Select Board member Robert “Bob” Jones agreed and said he didn’t see the two organizations being in conflict with each other. “And there may be a way to move this together,” he said. “Or you may be able to move both of them forward individually, but that is going to require some conversations and negotiation, identifying needs, identifying lands that are available, proximity from one organization. Ultimately, it’s going to be up to the town as a whole anyway, but I think it’s a worthwhile conversation.”
A public Open House focused on the project is scheduled for October 21, at 5:30 p.m., at the Lee Youth Association, 480 Pleasant Street.

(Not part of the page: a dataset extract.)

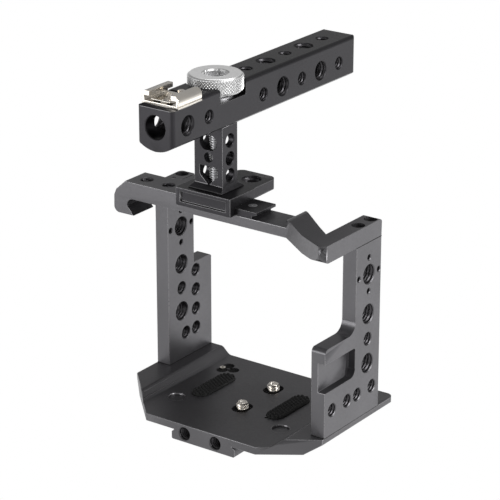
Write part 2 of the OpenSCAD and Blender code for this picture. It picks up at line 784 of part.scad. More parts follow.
// Post with its windows, a flange at the bottom and a tenon that goes into the bar
flange_w = 20.4;
flange_d = 18;
flange_h = 2.6;
flange_rim = 0.5;
tenon_in = 0.5;
tenon_h = 8;
pair_z = 19.9;
pair_h = 8;
pair_w = 10.4;
round_z = 16.4;
round_d = 5.2;
shield_z = 2.4;
shield_h = 9.4;
shield_w = 10.5;
shield_shoulder = 4.6;
side_hole_d = 6.5;
side_hole_z = [7.3, 15.9, 25];
module flare(w0, w1) {
  polygon([[-w0 / 2, 0], [w0 / 2, 0], [w0 / 2, flange_rim], [w1 / 2, flange_h], [-w1 / 2, flange_h], [-w0 / 2, flange_rim]]);
}
module post_flange() {
  intersection() {
    translate([0, flange_d / 2, 0]) rotate([90, 0, 0]) linear_extrude(flange_d) flare(flange_w, post_w);
    translate([-flange_w / 2, 0, 0]) rotate([90, 0, 90]) linear_extrude(flange_w) flare(flange_d, post_d);
  }
}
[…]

The Select Board also approved signing a $200,000 purchase and sale agreement, $20,000 less than the appraised value, for 27.1 acres at 35 Tamarack Avenue. Town Meeting approval is needed for the sale to go through.

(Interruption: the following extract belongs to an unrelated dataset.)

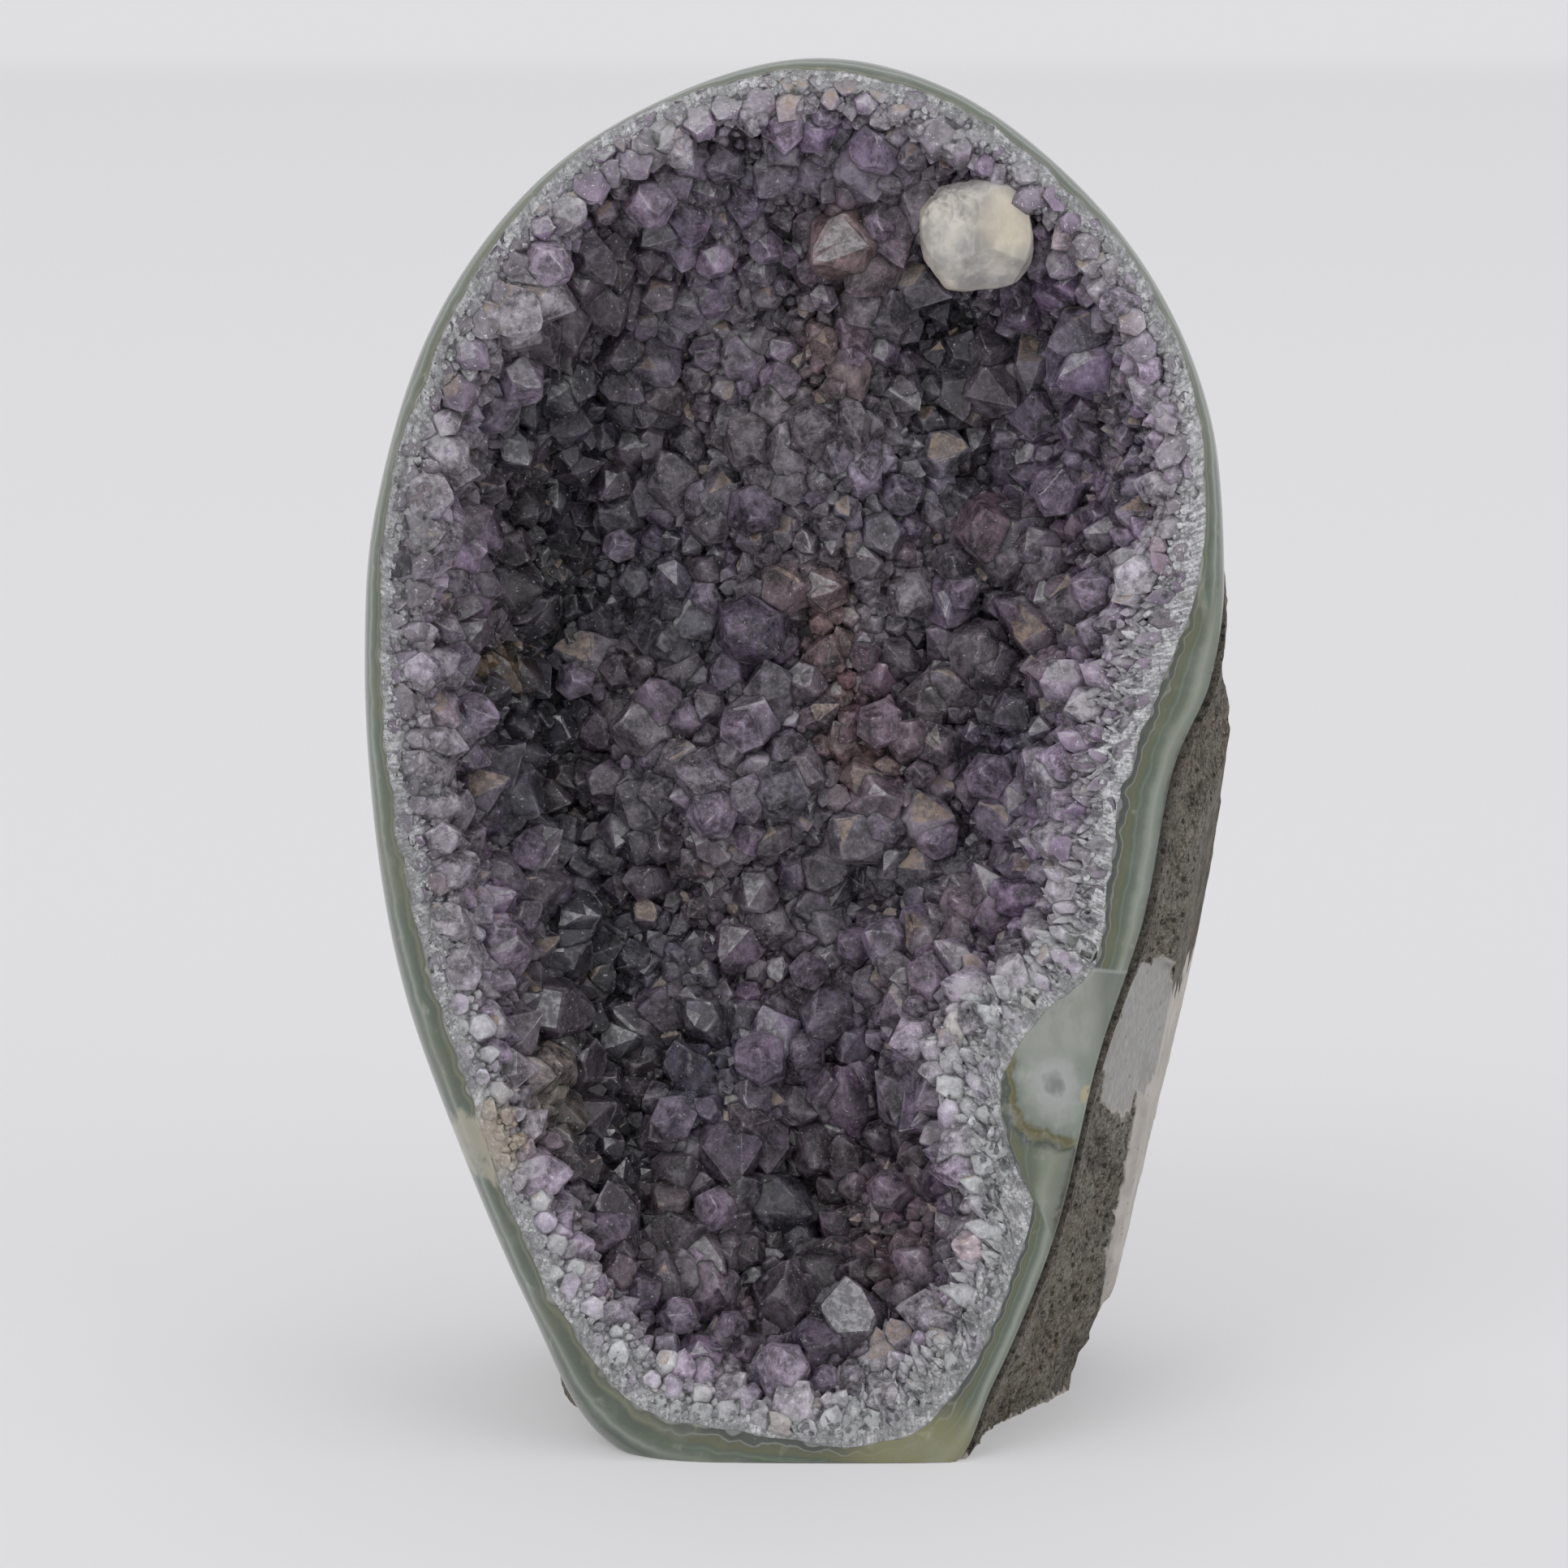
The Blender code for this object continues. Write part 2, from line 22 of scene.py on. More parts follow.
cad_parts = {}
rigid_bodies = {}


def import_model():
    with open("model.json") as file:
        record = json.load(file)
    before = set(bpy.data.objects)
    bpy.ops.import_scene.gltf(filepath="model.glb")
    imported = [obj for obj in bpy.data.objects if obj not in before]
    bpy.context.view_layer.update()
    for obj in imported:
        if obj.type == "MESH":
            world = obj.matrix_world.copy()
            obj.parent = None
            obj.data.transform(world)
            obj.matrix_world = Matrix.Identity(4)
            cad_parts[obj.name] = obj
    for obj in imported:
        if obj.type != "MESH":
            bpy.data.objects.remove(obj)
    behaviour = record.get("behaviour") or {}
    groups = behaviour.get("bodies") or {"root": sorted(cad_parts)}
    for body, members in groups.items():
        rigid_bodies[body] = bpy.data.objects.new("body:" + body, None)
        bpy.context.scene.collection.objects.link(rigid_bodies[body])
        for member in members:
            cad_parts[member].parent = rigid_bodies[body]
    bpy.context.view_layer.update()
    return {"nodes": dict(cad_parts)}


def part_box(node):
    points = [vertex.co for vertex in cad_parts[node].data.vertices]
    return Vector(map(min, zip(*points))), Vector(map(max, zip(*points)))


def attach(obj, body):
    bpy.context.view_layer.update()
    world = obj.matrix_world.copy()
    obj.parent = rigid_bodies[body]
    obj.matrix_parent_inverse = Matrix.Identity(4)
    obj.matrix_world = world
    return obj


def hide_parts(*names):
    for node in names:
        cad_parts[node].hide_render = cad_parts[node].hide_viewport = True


bl_info = {
    "name": "Amethyst Geode",
    "version": (1, 0, 0),
    "blender": (4, 5, 0),
    "location": "View3D > Sidebar > Geode",
    "description": "Builds a cut amethyst geode, crystal by crystal, and a plain studio round it",
    "category": "Object",
}

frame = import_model()

MM = 0.001

# ---------------------------------------------------------------- the polished face

LEAN = math.radians(8.0)  # the face leans back from the vertical
FRONT_Y = -31.0  # where the face meets the table
BACK_Y = 31.0  # the rear of the rock
HEART = (-1.0, 90.0)  # the point of the face that every outline is measured from
GAP = 0.3  # free space between neighbouring minerals

# Outlines on the face, as (u, v) points of a smooth closed line
FACE_OUTLINE = [
    (17, -2), (24, 9.5), (31.5, 28), (36.5, 49), (42, 66), (45.5, 84), (50, 95), (51.8, 108),
    (50.4, 126), (44, 142), (33.4, 155.4), (19, 166), (2.8, 170), (-14, 166), (-31.1, 155.4),
    (-44, 138), (-51, 116), (-52.5, 97), (-51.4, 77), (-48.4, 59), (-43, 42.5), (-33, 18.5),
    (-23, 1.5), (-4, -3),
]
AGATE_INNER = [
    (11, 2.6), (18.5, 8), (24.5, 18.5), (28.6, 32), (25.2, 40), (24.8, 47), (29.5, 54.5), (36.5, 62),
    (38.8, 80), (44, 94.5), (48.2, 107), (49, 124), (43.2, 141.8), (33, 154), (19, 164), (3, 168.4),
    (-15, 164.6), (-30, 155), (-42, 138), (-49, 118), (-50.2, 99), (-47.8, 74), (-39, 42.5),
    (-30, 21), (-19.5, 7), (-4, 3.2),
]
QUARTZ_INNER = [
    (9, 8), (14.5, 13), (20, 21), (23.5, 31.5), (20.5, 40), (16.5, 48), (22, 56), (30.5, 63),
    (33.5, 80), (36.5, 94), (42, 110), (44.8, 124), (39, 141), (30, 151.5), (16, 160.5), (3, 164.5),
    (-14, 160.5), (-27, 151.5), (-38, 135), (-44.5, 117), (-45.6, 99), (-43.5, 76), (-36, 46),
    (-27, 24), (-15, 10.5), (-2, 6.6),
]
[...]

Jones pointed out that the property would make one contiguous tract owned by the town, from Center Street to Maple Street. “And that’s, that’s a nice chunk of land for the town to have at its disposal,” he said.
By encompassing a block of land, Bailey said the tract could possibly serve as a sports recreational field in tandem with the school district although it wouldn’t be able to accommodate a 12,000-square-foot standalone community center.
At the meeting, the Select Board also:
- Approved an application for a transfer and change of location for an annual wine and malt package store license from Global Montello Group Corporation doing business as Convenience Plus at 241 Main Street to Krupa Realty Inc. doing business as Rocky Mart at 245 Housatonic Street located on the same tract as McDonald’s restaurant;
- Signed a Proclamation designating October 18, the 52nd anniversary of The Clean Water Act, as Save the Housatonic Day, with a celebration at noon at the town gazebo;
- Approved a utility-cut permit at 78 Main Street that had already been performed due to a sewer issue;
- Approved a temporary sign permit and fee waiver for St. Mary’s Church in conjunction with its holiday bazaar;
- Appointed Susan Burns as an election worker; and
- Stated Halloween trick-or-treating will be October 31, from 5 to 7 p.m.